Direct damage can already be done quite easily, but I think a good tutorial for it would be a good thing. Maybe I'll cook something up if I dont' see something surface in a month or so.
#7
11/19/2009 (11:14 am)
@Pat
I was thinking of ways to do FPS melee and figured that a raycast forwards 2 metres/units (probably from eyenode), play attack animation and then apply damage and impulse would be best, rather than spawning a projectile, and keep things simple.
#8
11/19/2009 (12:26 pm)
@Steve
That is exactly the way that one of UDK's melee methods works, and I think it would be a good method, basically it how most engines handle this is:

The TraceShot function lets us trace along a line in 3D space to see whether it intersects an object.

This approach is used by many games/engines for "instant hit" weapons.

You simply allow a script to determine the length of that line and to toggle if it is applicable at that point in time, ie. when state is onFire you allow it to do damage. This would also let you have ways to do damage just by running into something with the weapon if you wanted.



#9
11/19/2009 (2:21 pm)
Well my design requires swept volume collision; though I have not got to the torque part yet as I'm still working on the Python back end (yes, PW).

My naive first approach would be to mount the weapon as an object with collision instead of an image. Naively, I would presume that collision would still be functional, even if the reason for the object moving through space is an animation.

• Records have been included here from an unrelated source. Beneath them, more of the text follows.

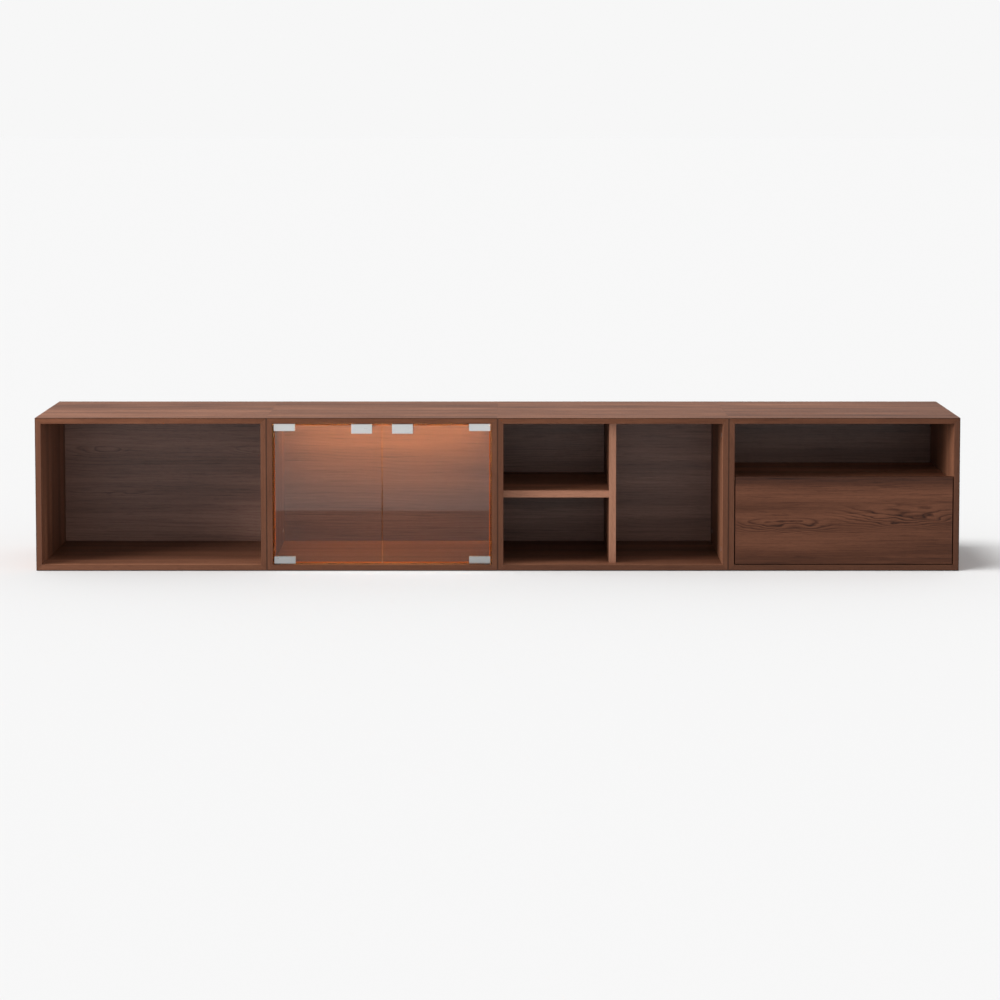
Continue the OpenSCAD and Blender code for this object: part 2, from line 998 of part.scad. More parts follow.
open_box_top();
open_box_bottom();
open_box_left_side();
open_box_right_side();
open_box_back();
glass_box_top();
glass_box_bottom();
glass_box_left_side();
glass_box_right_side();
glass_box_back();
divided_box_top();
divided_box_bottom();
divided_box_left_side();
divided_box_right_side();
divided_box_back();
drawer_box_top();
drawer_box_bottom();
drawer_box_left_side();
drawer_box_right_side();
drawer_box_back();
mitre_biscuits();
connector_sleeves();
connector_screws();
floor_pads();
divider();
half_shelf();
niche_floor();
shelf_dowels();
left_door_glass();
left_door_clamps();
left_door_pads();
left_door_screws();
left_door_pins();
left_strike_plate();
right_door_glass();
right_door_clamps();
right_door_pads();
right_door_screws();
right_door_pins();
right_strike_plate();
pivot_bushes();
latch_housings();
left_latch_plunger();
right_latch_plunger();
light_channel();
light_circuit_strip();
light_diffuser();
light_end_caps();
lead_grommet();
drawer_front();
drawer_left_side();
drawer_right_side();
drawer_inner_front();
drawer_rear();
drawer_bottom();
drawer_screws();
slide_cabinet_members();
slide_middle_members();
slide_drawer_members();
slide_screws();
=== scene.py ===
"""Looks of the low four-box cabinet: dark stained veneer, tinted glass doors with a warm light
behind them, satin chrome clamps, and a pale studio. Everything is in metres, in the row's frame."""

import math

import bpy
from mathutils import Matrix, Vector


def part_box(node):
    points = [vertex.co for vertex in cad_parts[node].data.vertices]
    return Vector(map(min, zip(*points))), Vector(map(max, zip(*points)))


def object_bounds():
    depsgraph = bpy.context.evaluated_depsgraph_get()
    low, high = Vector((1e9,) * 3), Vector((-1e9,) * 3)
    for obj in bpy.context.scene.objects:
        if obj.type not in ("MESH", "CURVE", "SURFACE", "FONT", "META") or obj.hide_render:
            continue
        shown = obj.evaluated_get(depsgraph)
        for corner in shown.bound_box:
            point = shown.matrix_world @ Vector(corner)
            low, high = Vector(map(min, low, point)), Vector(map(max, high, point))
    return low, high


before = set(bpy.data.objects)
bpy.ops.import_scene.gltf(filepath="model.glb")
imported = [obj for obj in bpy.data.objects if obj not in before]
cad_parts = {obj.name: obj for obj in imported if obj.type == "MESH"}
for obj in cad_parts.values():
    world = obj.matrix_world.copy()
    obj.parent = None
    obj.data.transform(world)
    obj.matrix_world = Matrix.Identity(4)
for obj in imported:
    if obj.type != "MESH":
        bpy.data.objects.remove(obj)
cad_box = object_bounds()

FRONT_Y = cad_box[0].y
X_AXIS, Y_AXIS, Z_AXIS = 0, 1, 2


# ---- Shader building ----

class Shader:
    """One material. Most methods add nodes and give back an output socket. Where a method takes a
    value, it is a plain one or a socket."""

    def __init__(self, name):
        self.material = bpy.data.materials.new(name)
        self.material.use_nodes = True
        self.tree = self.material.node_tree
        self.tree.nodes.clear()
        self.output = self.tree.nodes.new("ShaderNodeOutputMaterial")

    def node(self, kind, **settings):
        made = self.tree.nodes.new("ShaderNode" + kind)
        for key, value in settings.items():
            setattr(made, key, value)
        return made

    def plug(self, value, socket):
        if isinstance(value, bpy.types.NodeSocket):
            self.tree.links.new(value, socket)
        elif value is not None:
            socket.default_value = value

    def maths(self, operation, a, b=None, c=None, clamp=False):
        made = self.node("Math", operation=operation, use_clamp=clamp)
        for value, socket in zip((a, b, c), made.inputs):
            self.plug(value, socket)
        return made.outputs[0]

    def swing(self, value, amount, base):
        """The base, moved up or down as a value from 0 to 1 lies above or below its middle."""
        return self.maths("MULTIPLY_ADD", self.maths("SUBTRACT", value, 0.5), amount, base)

    def bell(self, away):
        """A bell curve: 1 in the middle, and near 0 beyond a distance of 2."""
        return self.maths("EXPONENT", self.maths("MULTIPLY", self.maths("MULTIPLY", away, away), -1.0))

    def place(self):
        """The row frame's own coordinates, which ride with a moving body."""
        return self.node("TexCoord").outputs["Object"]

    def split(self, vector):
        made = self.node("SeparateXYZ")
        self.plug(vector, made.inputs[0])
        return list(made.outputs)

    def join(self, x, y, z):
        made = self.node("CombineXYZ")
        for value, socket in zip((x, y, z), made.inputs):
            self.plug(value, socket)
        return made.outputs[0]

    def noise(self, vector, scale, offset=(0, 0, 0), detail=2.0, rough=0.5, distortion=0.0):
        """Noise with a number of lumps per metre for each axis."""
        stretched = self.node("Mapping")
        self.plug(vector, stretched.inputs["Vector"])
        stretched.inputs["Scale"].default_value = scale
        stretched.inputs["Location"].default_value = offset
        made = self.node("TexNoise")
        self.plug(stretched.outputs[0], made.inputs["Vector"])
        made.inputs["Scale"].default_value = 1.0
        made.inputs["Detail"].default_value = detail
        made.inputs["Roughness"].default_value = rough
        made.inputs["Distortion"].default_value = distortion
        return made.outputs[0]

    def fibres(self, place, lumps, **settings):
        """Noise drawn out along the grain. lumps is how many there are in a metre along and across it."""
        along, across = lumps
        return self.noise(place, (along, across, across), **settings)

    def ramp(self, value, stops):
        """stops are (place, grey or (r, g, b))."""
        made = self.node("ValToRGB")
        elements = made.color_ramp.elements
        while len(elements) < len(stops):
            elements.new(1.0)
        for element, (place, colour) in zip(elements, stops):
            rgb = colour if isinstance(colour, tuple) else (colour,) * 3
            element.position = place
            element.color = (*rgb, 1.0)
        self.plug(value, made.inputs[0])
        return made.outputs[0]

    def mix(self, share, a, b, blend="MIX"):
        made = self.node("Mix", data_type="RGBA", blend_type=blend)
        for value, socket in ((share, 0), (a, 6), (b, 7)):
            if isinstance(value, tuple):
                value = (*value, 1.0)
            self.plug(value, made.inputs[socket])
        return made.outputs[2]

    def rim_distance(self, box):
        """How far a point lies inside a box, seen from the front."""
        x, _, z = self.split(self.place())
        low, high = box
        sides = self.maths("MINIMUM", self.maths("SUBTRACT", x, low.x), self.maths("SUBTRACT", high.x, x))
        ends = self.maths("MINIMUM", self.maths("SUBTRACT", z, low.z), self.maths("SUBTRACT", high.z, z))
        return self.maths("MINIMUM", sides, ends)

    def bump(self, height, strength, distance):
        made = self.node("Bump")
        made.inputs["Strength"].default_value = strength
        made.inputs["Distance"].default_value = distance
        self.plug(height, made.inputs["Height"])
        return made.outputs[0]

    def surface(self, kind, **values):
        """A shader of some kind, with its named inputs set."""
        made = self.node(kind)
        for key, value in values.items():
            if isinstance(value, tuple):
                value = (*value, 1.0)
            self.plug(value, made.inputs[key.replace("_", " ").title().replace("Ior", "IOR")])
        return made.outputs[0]

    def mix_surfaces(self, share, a, b):
        made = self.node("MixShader")
        for value, socket in zip((share, a, b), made.inputs):
            self.plug(value, socket)
        return made.outputs[0]

    def show(self, surface):
        """Makes a shader the material's surface, and gives back the material."""
        self.tree.links.new(surface, self.output.inputs["Surface"])
        return self.material

    def principled(self, **values):
        return self.show(self.surface("BsdfPrincipled", **values))


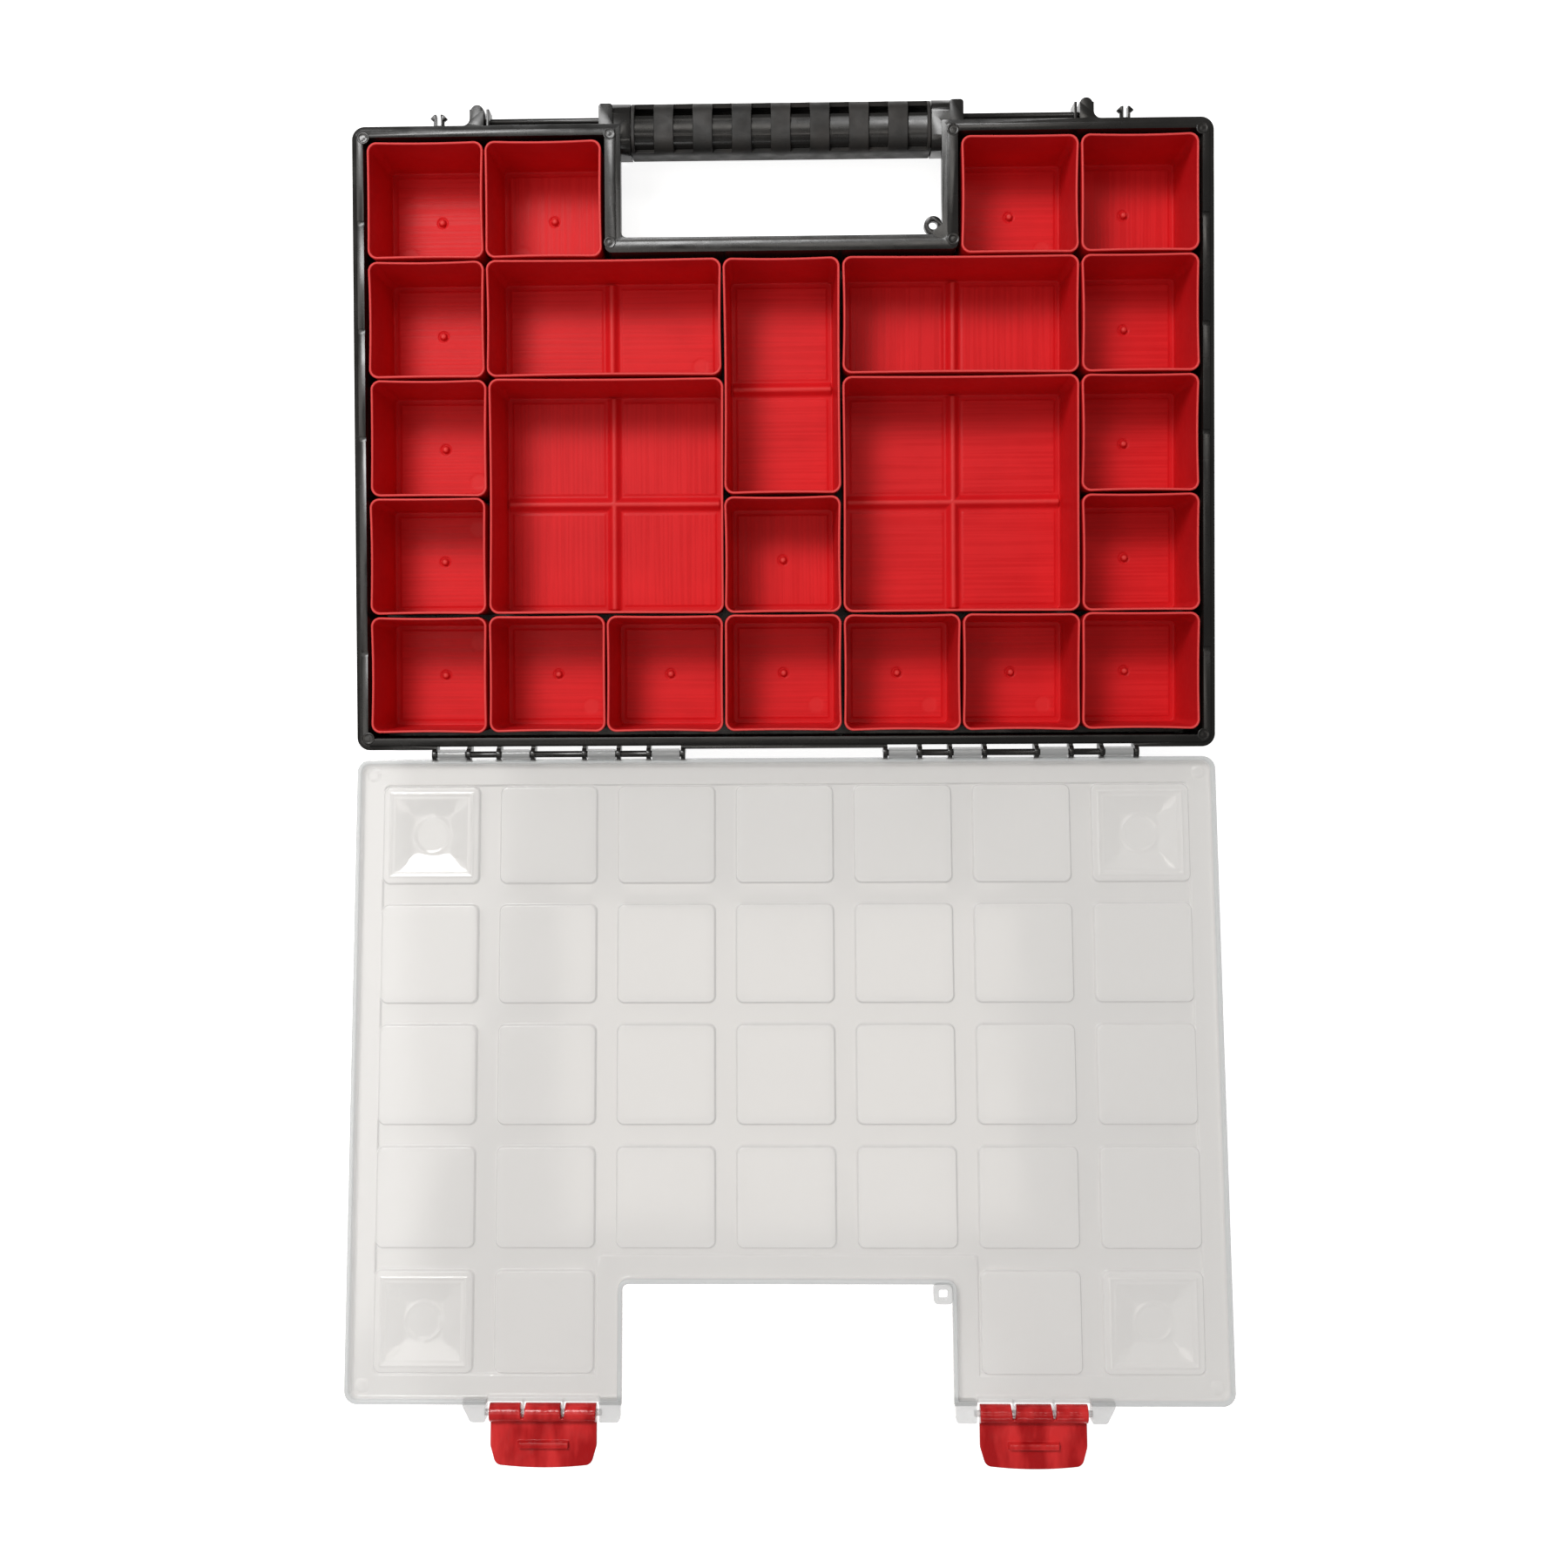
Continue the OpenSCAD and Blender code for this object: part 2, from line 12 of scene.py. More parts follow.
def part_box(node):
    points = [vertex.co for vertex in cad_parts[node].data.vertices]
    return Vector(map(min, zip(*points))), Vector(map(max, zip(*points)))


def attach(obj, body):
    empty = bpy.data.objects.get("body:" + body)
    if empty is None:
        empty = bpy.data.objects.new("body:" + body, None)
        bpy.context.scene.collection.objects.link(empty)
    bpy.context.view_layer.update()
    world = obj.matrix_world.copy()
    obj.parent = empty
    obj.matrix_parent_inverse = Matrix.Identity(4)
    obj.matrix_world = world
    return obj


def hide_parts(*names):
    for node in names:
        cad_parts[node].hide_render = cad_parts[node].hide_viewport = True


MM = 0.001
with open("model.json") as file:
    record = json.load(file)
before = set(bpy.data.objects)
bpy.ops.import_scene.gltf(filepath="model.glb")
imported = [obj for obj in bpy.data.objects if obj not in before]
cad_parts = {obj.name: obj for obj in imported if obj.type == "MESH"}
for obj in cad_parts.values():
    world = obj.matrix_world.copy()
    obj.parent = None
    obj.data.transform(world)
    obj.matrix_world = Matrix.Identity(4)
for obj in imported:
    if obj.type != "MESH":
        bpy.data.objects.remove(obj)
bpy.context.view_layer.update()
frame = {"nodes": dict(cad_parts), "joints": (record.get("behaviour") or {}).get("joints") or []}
rng = random.Random(7)


# ---------------------------------------------------------------- materials


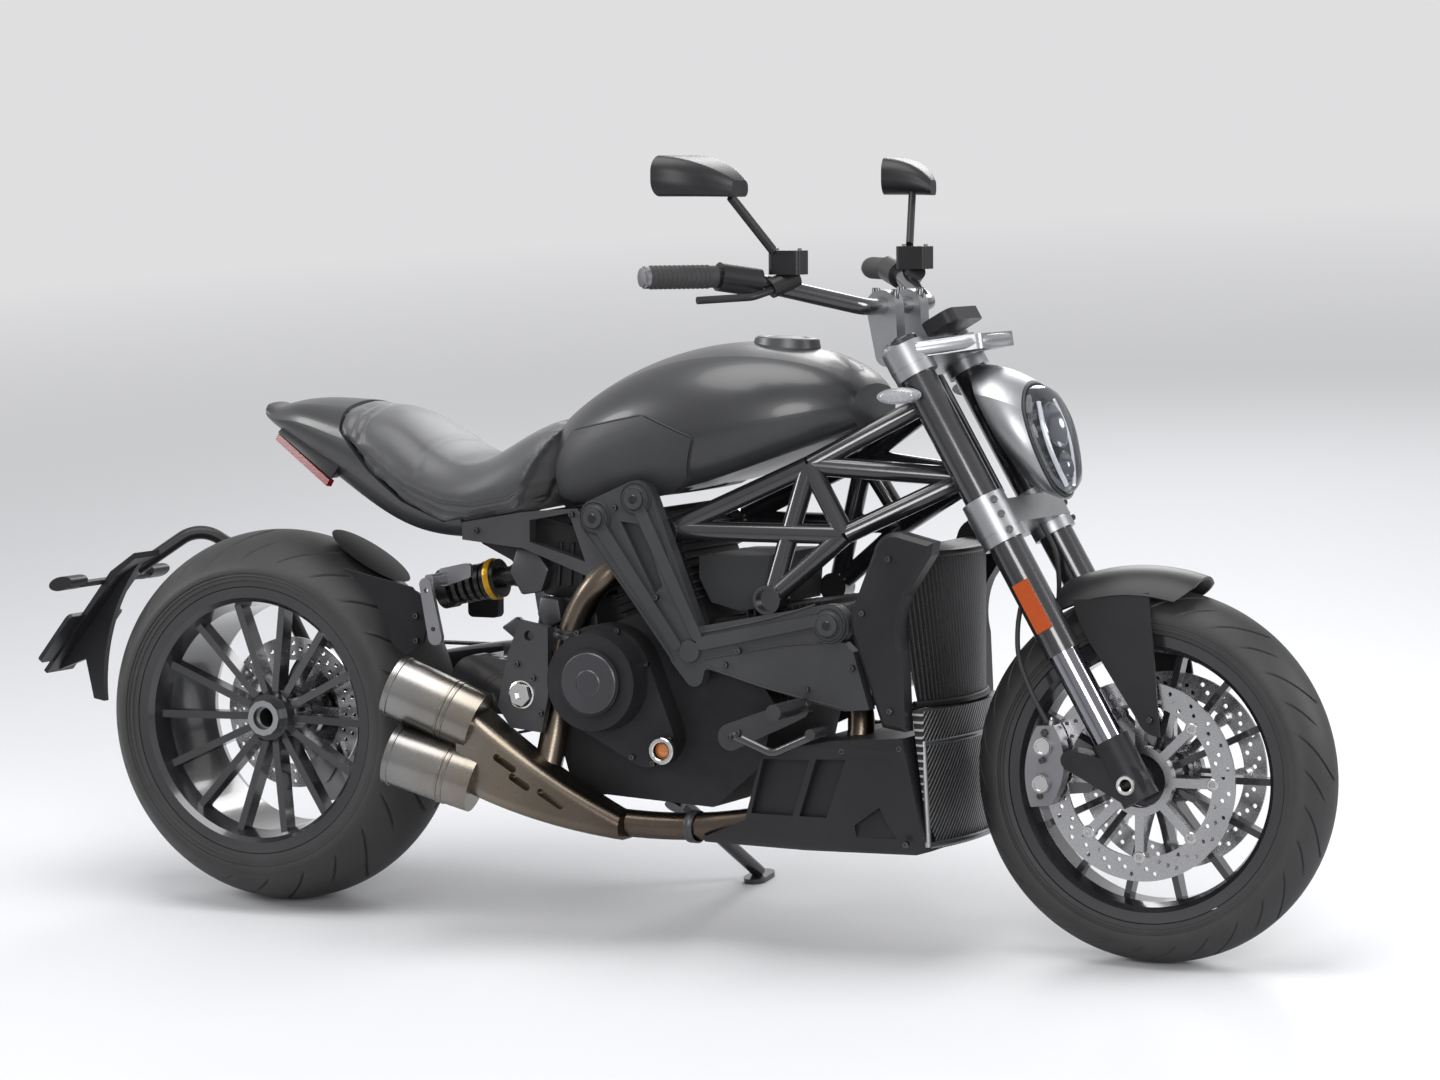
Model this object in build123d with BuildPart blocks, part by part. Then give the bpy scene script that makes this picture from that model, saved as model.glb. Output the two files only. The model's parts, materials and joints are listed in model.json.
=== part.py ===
from build123d import *
import math
import os

# A long, low cruiser motorcycle with a fat rear tyre, a tubular trellis frame, a V-twin engine
# with covered cam belts, a single-sided swingarm on the left and a forward-set rider's position.
# It is drawn upright: +X forward from the rear axle, +Y to the machine's left, +Z up from the
# ground, millimetres. PARK then leans it over its side stand about the tyres' contact line.

WHEELBASE = 1615
REAR_TYRE_R, FRONT_TYRE_R = 324, 300
RIM_R, BEAD_R = 231, 231.3
SPOKES = 14

RAKE = 30
TRAIL = 130
LEG_OFFSET = 37.4
LEG_Y = 107
TUBE_R, STANCHION_R = 29, 25

FRONT_DISC_R, FRONT_DISC_Y = 160, 75.6
REAR_DISC_R, REAR_DISC_Y = 132.5, 28
DISC_T = 5

FRAME_TUBE_R = 16
BAR_R = 14
PIVOT = (568, 402)
DRIVE_WHEEL = (660, 398)
LEAN = 7.5
ORIGIN_SHIFT = (-718.4, -163.9, 1)

# The side stand's pivot and foot, and the way that its leg points when it is folded back.
lean_tan = math.tan(math.radians(LEAN))
stand_pivot, stand_foot = (700, 128, 196), (772, 300, 300 * lean_tan - 1)
stand_folded = (-0.985, 0.15, 0.06)
stand_leg = Vector(*stand_foot) - Vector(*stand_pivot)
stand_axis = stand_leg.cross(Vector(*stand_folded)).normalized()

REAR_AXLE, FRONT_AXLE = (0, REAR_TYRE_R), (WHEELBASE, FRONT_TYRE_R)
ground_x = WHEELBASE + TRAIL
rake_sin, rake_cos = math.sin(math.radians(RAKE)), math.cos(math.radians(RAKE))

# Everything that steers is drawn along this plane: local x ahead, local z up the steering stem.
STEM = Plane(origin=(ground_x, 0, 0), x_dir=(rake_cos, 0, rake_sin), z_dir=(-rake_sin, 0, rake_cos))
AXLE_T = TRAIL * rake_sin + FRONT_TYRE_R * rake_cos
REAR_HUB = Plane(origin=(0, 0, REAR_TYRE_R), x_dir=(1, 0, 0), z_dir=(0, -1, 0))
FRONT_HUB = Plane(origin=(WHEELBASE, 0, FRONT_TYRE_R), x_dir=(1, 0, 0), z_dir=(0, -1, 0))
RADIAL = Plane(origin=(0, 0, 0), x_dir=(1, 0, 0), z_dir=(0, 1, 0))
REAR_SECTION = Plane(origin=(0, 0, REAR_TYRE_R), x_dir=(0, 1, 0), z_dir=(1, 0, 0))
FRONT_SECTION = Plane(origin=(WHEELBASE, 0, FRONT_TYRE_R), x_dir=(0, 1, 0), z_dir=(1, 0, 0))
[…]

I have an article more or less layoung out my approach:
http://dancingelephants.wordpress.com/tag/physics/



#10
11/19/2009 (2:53 pm)
Interesting read David, keep us posted on your progress.
#11
11/19/2009 (5:07 pm)
A very basic implementation in my opinion would be best for out of the box implementation in my opinion, because you are absolutely right everyone has different needs, and many dont even need it, for my personal needs non of the melee systems currently resourced meet my needs, however i can use the server side resource as a starting point. if a very basic system were in place out of the box then that would become the starting point i would use.